Первая книга видений, «Путезнание», к счастью, в 1140-х годах получила одобрение Бернарда Клервоского, а затем и благословение его ученика, папы Евгения III. Санкция церкви сделала из этой действительно неординарной аббатисы первую настоящую пророчицу Средневековья, сподобившуюся, вместе со своей современницей Елизаветой из Шёнау, канонизации. После смерти ее не читали, но при жизни к ней прислушивались сильные мира сего, включая Барбароссу. Ей даже разрешено было покидать свой монастырь для проповедей в других диоцезах — случай среди монахинь беспрецедентный.
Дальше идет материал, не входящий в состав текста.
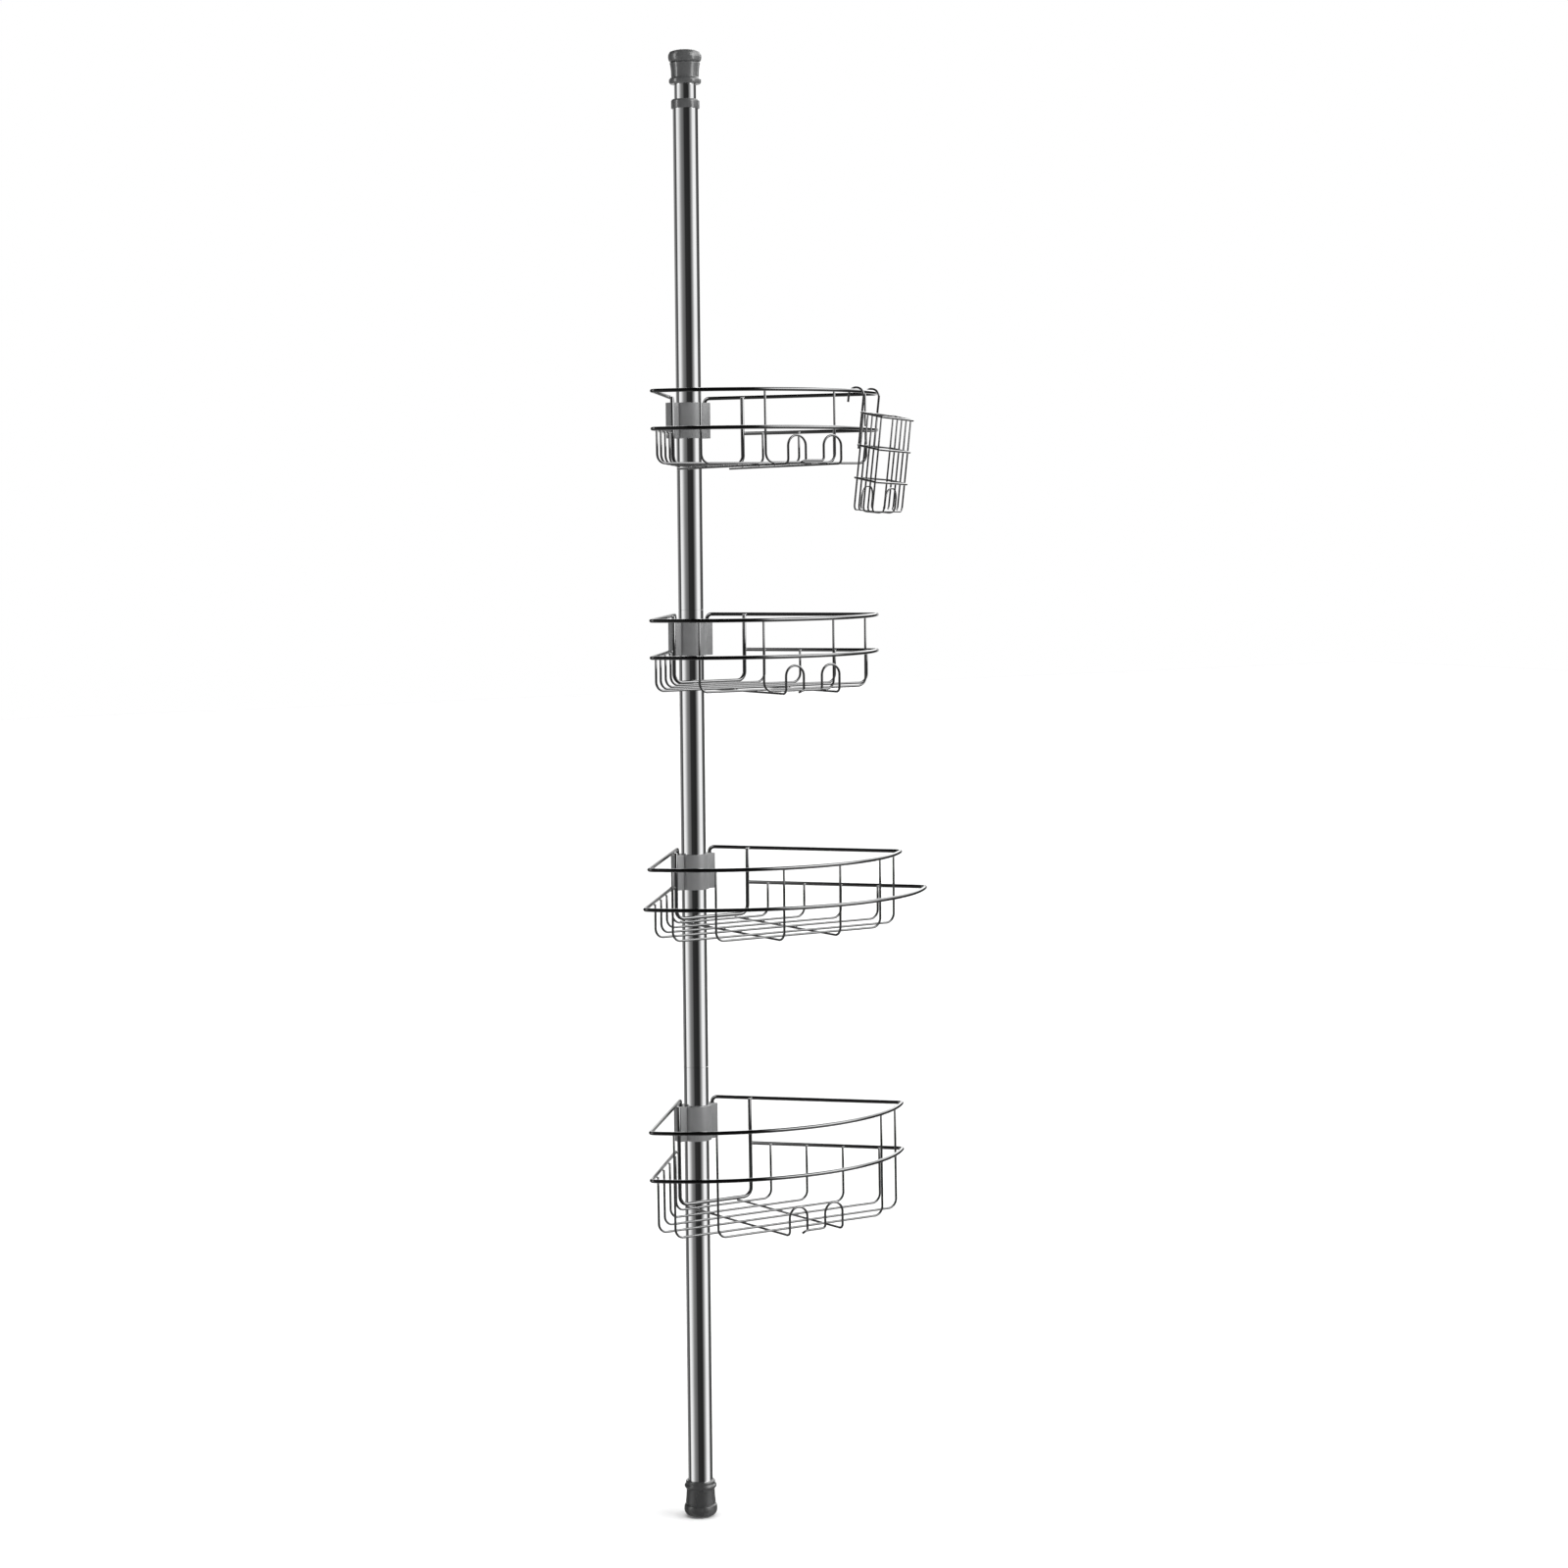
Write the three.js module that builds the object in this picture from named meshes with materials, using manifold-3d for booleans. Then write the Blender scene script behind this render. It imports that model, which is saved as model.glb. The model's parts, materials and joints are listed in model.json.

Если бы не Бернард с понтификом, неизвестно, как сложилась бы судьба женской мистики, полностью основанной именно на видениях. Она расцвела после Хильдегарды и успешно дожила до Нового времени. Впрочем, с женскими видениями и позже было непросто: их политическая сила была велика, и при неудачных обстоятельствах можно было попасть на костер — история святой Жанны д’Арк лишь самый знаменитый случай. Личное видение, кто бы ты ни был, должно было найти коллективный консенсус, стать всеобщим достоянием. Так, резец Бернини обессмертил в мраморе глубоко личный, визионерский, но и психосоматический телесный опыт святой Терезы Авильской.